Cuando abrimos la puerta del local percibimos que el tiempo ya había hecho de las suyas. Los camareros vestían de negro, la encimera de la barra desprendía una luz muy desagradecida, pálida, como la de una visión fantasmagórica, y las baldosas blancas habían dado paso a unas placas de pizarra que decía Marta que dan a todo un aire “mucho más zen”. Buscamos un espacio entre las mesas. “¿Nos pones una ración de esas alitas tan buenas que tenéis?”, pidió Marta. La camarera puso cara de asistir al final de Pink Flamingos y contestó, con una sonrisita condescendiente: “Lo siento. Ya no tenemos alitas en la carta”. Y nos dejó sobre la mesa un tríptico lleno de sojas, rúculas y sashimis.

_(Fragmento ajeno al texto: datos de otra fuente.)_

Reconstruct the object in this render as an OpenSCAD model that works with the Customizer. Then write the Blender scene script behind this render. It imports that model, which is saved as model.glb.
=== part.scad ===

Marta y yo nos miramos atónitos y algo preocupados. No sabíamos si aquello nos estaba provocando tanta rabia que parecía nostalgia, como cantan los Astrud, o si realmente nos estábamos haciendo, no sin cierta angustia, mayores y empezábamos a tomarnos en serio el espinoso discurso de la tradición, aunque fuese en su vertiente culinaria. Al vernos la cara, la camarera, haciendo alarde de una ofensiva amabilidad, nos dijo: “Las alitas y los muslos de pollo han perdido categoría social en Occidente”. Antes de que yo pidiese la hoja de reclamaciones y Marta le arrancase el piercing de la ceja, la muchacha añadió: “La subida de los precios de los alimentos es una consecuencia de los hábitos alimenticios del planeta. ¿Sabían ustedes que una de las razones de que la leche y la carne de vaca sean más caras es que los chinos y los indios están empezando a consumirla? Para ellos es una cuestión de prestigio pasarse a esos alimentos. Y en Europa sucede lo contrario con las extremidades. Por eso se las dejamos a África, donde ahora están muy de moda”.

Luego nos enteramos que la chica estaba haciendo una tesis sobre los hábitos alimentarios y cómo influyen en el mercado mundial. Pero ya era tarde. Marta ya le había insultado. Mientras, yo pensaba en lo difícil que se me haría volver a probar alitas si para ello tenía que viajar hasta Uganda.